Ketidakpastian bukanlah keadaan yang nyaman. Aku tak suka mengalami kejutan. Aku ingin bisa mengendalikan sesuatu dan memprediksi keadaan. Tapi faktanya, aku tidak piawai dalam mengendalikan situasi yang tak terduga. Aku malah berpura-pura seolah itu tak pernah terjadi, seolah hidupku baik-baik saja. Tapi, aku mendapati bahwa itu bukanlah cara yang tepat untuk menghadapi ketidakpastian.

Seiring aku merefleksikan bagaimana caraku menanggapi dunia yang penuh ketidakpastian, aku menemukan tiga ayat yang mengandung janji Allah, yang menolong kita menemukan kedamaian dari-Nya:

1. Kuatkanlah hatimu, Aku telah mengalahkan dunia

“Semuanya itu Kukatakan kepadamu, supaya kamu beroleh damai sejahtera dalam Aku. Dalam dunia kamu menderita penganiayaan, tetapi kuatkanlah hatimu, Aku telah mengalahkan dunia” (Yohanes 16:33).

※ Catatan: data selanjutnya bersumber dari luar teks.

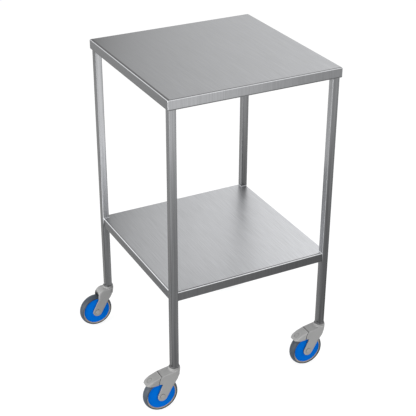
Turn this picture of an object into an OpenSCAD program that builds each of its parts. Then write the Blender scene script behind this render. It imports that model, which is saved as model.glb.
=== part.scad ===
// Dressing trolley: two folded stainless panels on four square tube legs, with a swivel caster
// under each leg. The two casters at the front have a brake pedal.
// Millimetres. The front is -Y, the floor is z = 0 and every caster trails toward -X.
// The origin is on the floor under the middle of the whole trolley's box.

/* [Trolley] */
// Height of the top panel's face above the floor
trolley_h = 900; // [700:5:1100]
// Width of the top panel along X
top_w = 490; // [400:5:900]
// Depth of the top panel along Y
top_d = 490; // [400:5:600]
// Height of the lower shelf's face above the floor
shelf_h = 359.5; // [220:0.5:500]

/* [Panels] */
// Thickness of the stainless sheet
sheet_t = 1.2; // [0.8:0.1:2]
// Height of the top panel's apron
top_apron = 27; // [20:0.5:45]
// Height of the lower shelf's apron
shelf_apron = 27.5; // [20:0.5:45]
// Outside radius of the sheet's folds and corners
fold_r = 3; // [2.2:0.1:4]
// Width of the safe edge folded inward under an apron
safe_edge = 15; // [8:0.5:25]
// Distance from the top apron's face in to the legs
leg_inset = 4.6; // [4:0.1:12]
// Distance from the legs' outer faces in to the shelf's apron
shelf_inset = 2.8; // [0.5:0.1:8]
// Gap between a leg and the sheet cut out around it
notch_gap = 0.4; // [0.2:0.1:1]

/* [Stiffeners] */
// Depth of the hat channels under the panels
hat_h = 14; // [8:0.5:18]
// Width of a hat channel's crown
hat_w = 40; // [20:1:80]
// Width of each flange of a hat channel
hat_flange = 14; // [8:1:25]
// Sheet thickness of the hat channels
hat_t = 1.2; // [0.8:0.1:2]
// Gap between a hat channel's end and the apron
hat_end_gap = 0.5; // [0.2:0.1:3]

/* [Legs] */
// Side of the square leg tube
leg_side = 20; // [17:0.5:25]
// Wall of the leg tube
leg_wall = 1.5; // [1:0.1:2]
// Outside radius of the tube's corners
leg_r = 2.5; // [2.1:0.1:4]
// Depth that a foot plug reaches up into its leg
plug_len = 42; // [30:1:80]
// Thickness of the plug's cap under the tube
plug_cap = 1.5; // [1:0.1:3]

/* [Wheel] */
// Radius of the wheel over its tread
wheel_r = 50; // [45:0.5:55]
// Width of the tread
tread_w = 26; // [20:0.5:28]
// Radial thickness of the tread
tread_t = 6; // [5:0.1:8]
// How far the tread's shoulders lie below its middle
crown_drop = 5.6; // [2:0.1:6]
// Width of the grey rim that shows round a blue cover
rim_ring = 4; // [3:0.1:5]
// Wall of the wheel covers
cover_t = 1.6; // [1:0.1:2.4]
// Width of the wheel core over its rim
rim_w = 18.6; // [14:0.2:19.6]
// Outside radius of the hub
hub_r = 12.2; // [11.5:0.1:14]
// Outside radius of a wheel bearing
wheel_brg_r = 9.5; // [8:0.5:10]
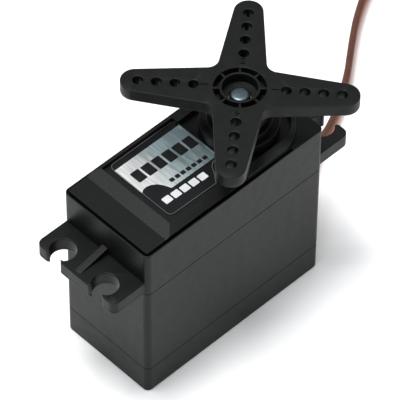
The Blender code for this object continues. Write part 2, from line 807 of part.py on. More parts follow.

Tahun lalu, ketika aku sedang mempelajari Injil Yohanes, aku tersentak oleh diskusi antara Yesus dengan murid-murid-Nya menjelang waktu penyaliban. Yesus akan segera mengalami penderitaan yang tak terkatakan, tapi Dia masih meluangkan waktu untuk meyakinkan para murid dengan kata-kata-Nya yang penuh belas kasih.

Yesus tidak berkata kalau hidup para murid akan mudah. Faktanya, Yesus berkata bahwa mereka (juga kita) akan menghadapi kesengsaraan. Hal-hal buruk terjadi sebagai bagian tak terpisahkan dari hidup, dan sebagai orang Kristen, kita telah diberi tahu bahwa kita akan mengalaminya. Namun, kita punya alasan untuk berharap karena Yesus berkata, “kuatkanlah hatimu”. Ketika hati kita menjadi kelu karena kita merasa tak mampu menghadapi penderitaan—entah itu kesepian, kesakitan, atau kehilangan—Yesus berkata, “Jangan patah arang, kuatkanlah hatimu, Aku telah mengalahkan dunia.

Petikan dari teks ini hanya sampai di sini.